Ref: http://man7.org/linux/man-pages/man2/semctl.2.html


    F_GETLK command of fcntl provides information on process which is holding the file lock. This information is translated to the caller's namespace. Any process which require translation across different PID namespaces can create a dummy file in a common location which it can lock. Any query on the owner of the file lock through fcntl will return the translated PID of the observed process under caller's namespace. Though file is lighter weight than any IPC mechanisms, creation and cleanup of files for every process in a system just for PID transaltion is an added overhead.

Is there any cleaner way?

Usually when your monitor process or any other process in the system requires PID translation, you might be able to work with any of the above mentioned methods and get around this problem. If none of the above options satisfy your use case, well, you are not alone!

I have been working with Konstantin to resurrect his old patch which provides PID translation capabilities through a new system call called translate_pid. The discussions can be followed in https://lkml.org/lkml/2018/4/4/677 The link also has pointers to previous versions of the API.

The API started off with following function signature,

pid_t getvpid(pid_t pid, pid_t source, pid_t target)

The major issue highlighted here was the use of PID to identify namespace. Any API which uses PID is susceptible to race condition involving PID recycling. Linux kernel has many existing PID based interfaces only because there were no better method to identify the resources when those interfaces were designed. This suggestion lead to the following API

pid_t translate_pid(pid_t pid, int source, int target);

where source and target are the file descriptors pointing to /proc/<pid>/ns/pid files of the source and target namespace.

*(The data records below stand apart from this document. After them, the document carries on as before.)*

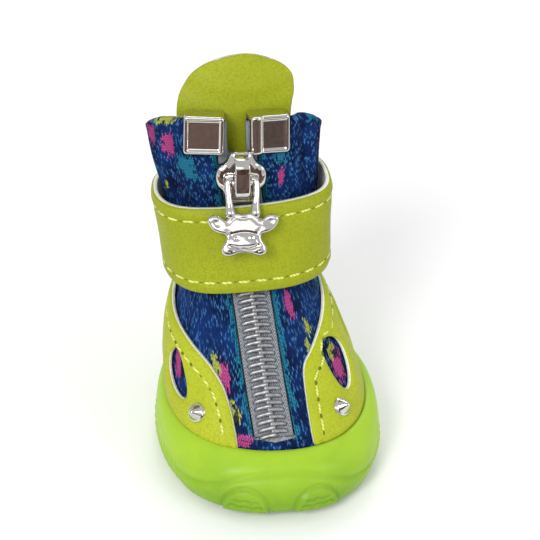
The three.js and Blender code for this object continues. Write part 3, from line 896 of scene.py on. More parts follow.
@dataclass(frozen=True)
class MetallisedNylon(Finish):
    """Nylon coil under a vapour-deposited silver coat: bright ridges, soft mirror."""

    title: str = "nylon_coil_metallised"

    def surface(self, tree: Tree) -> Node:
        """Greys the silver unevenly where the coat is thin."""
        place = node(tree, COORDS).outputs["Object"]
        wear = node(tree, NOISE, {"Vector": place, "Scale": PER_MM / 0.9, "Detail": 4.0})
        tint = {SHARE: wear, FIRST: linear("747477"), SECOND: linear("b8b8ba")}
        colour = node(tree, MIX, tint, data_type="RGBA")
        rough = node(tree, RANGE, {0: wear, 1: 0.3, 2: 0.7, 3: 0.34, 4: 0.5})
        bump = node(tree, BUMP, {"Height": wear, "Strength": 0.2, "Distance": 0.00004})
        inputs = {
            "Base Color": colour.outputs[MIXED],
            "Metallic": 0.9,
            "Roughness": rough,
            "Normal": bump,
        }
        return node(tree, PRINCIPLED, inputs)


@dataclass(frozen=True)
class HerringboneTape(Finish):
    """Polyester zip tape in a herringbone weave: matt grey, darkened with painted shade, with slanting
    threads.
    """

    title: str = "polyester_tape_woven"
    # The real threads are about 0.25 mm apart; they are drawn coarser so that they show.
    thread_mm: float = 0.45

    def surface(self, tree: Tree) -> Node:
        """Slants the threads to and fro across the tape."""
        place = node(tree, "ShaderNodeUVMap", uv_map="pattern_mm")
        split = node(tree, SPLIT, {0: place})
        zigzag = node(tree, MATH, {0: split, 1: 0.9}, operation="PINGPONG")
        lean = node(tree, MATH, {0: zigzag, 1: split.outputs[1]}, operation="ADD")
        turns = node(tree, MATH, {0: lean, 1: math.pi / self.thread_mm}, operation="MULTIPLY")
        wave = node(tree, MATH, {0: turns}, operation="SINE")
        thread = node(tree, MATH, {0: wave}, operation="ABSOLUTE")
        fuzz = node(tree, NOISE, {"Vector": place, "Scale": 3.0, "Detail": 4.0})
        nap = node(tree, MATH, {0: fuzz, 1: thread}, operation="MULTIPLY")
        share = node(tree, RANGE, {0: nap, 1: 0.05, 2: 0.5})
        # Both greys are darkened as painted shade of the tape lying between the coil's turns; the mix itself
        # is the weave.
        tint = {SHARE: share, FIRST: linear("3a3e44"), SECOND: linear("999da3")}
        colour = node(tree, MIX, tint, data_type="RGBA")
        bump = node(tree, BUMP, {"Height": nap, "Strength": 0.8, "Distance": 0.00012})
        inputs = {"Base Color": colour.outputs[MIXED], "Normal": bump, "Roughness": 0.8}
        return node(tree, PRINCIPLED, inputs)


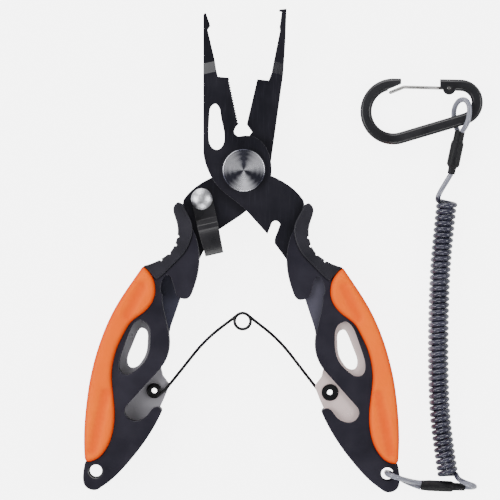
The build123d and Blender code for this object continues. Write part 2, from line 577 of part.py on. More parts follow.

The major issue with this API is the additional step involved in opening and closing of a file for every PID translation. This API also prevents use cases which requires PID translation but does not have privileges to open /proc/<pid>/ns/pid file.

The API under discussion at the time of writing this blog tries to get the best of both worlds as follows.

pid_t translate_pid(pid_t pid, int source_type, int source, int target_type, int target);

Here *type argument is used to change the way source and target are interpreted as follows.

TRANSLATE_PID_CURRENT_PIDNS  - current pid namespace, argument is unused
TRANSLATE_PID_TASK_PIDNS     - task pid-ns, argument is task pid
TRANSLATE_PID_FD_PIDNS       - pidns fd, argument is file descriptor

As the API is finalized, we will have cleaner method to translate the PID without working around the problem with other existing methods.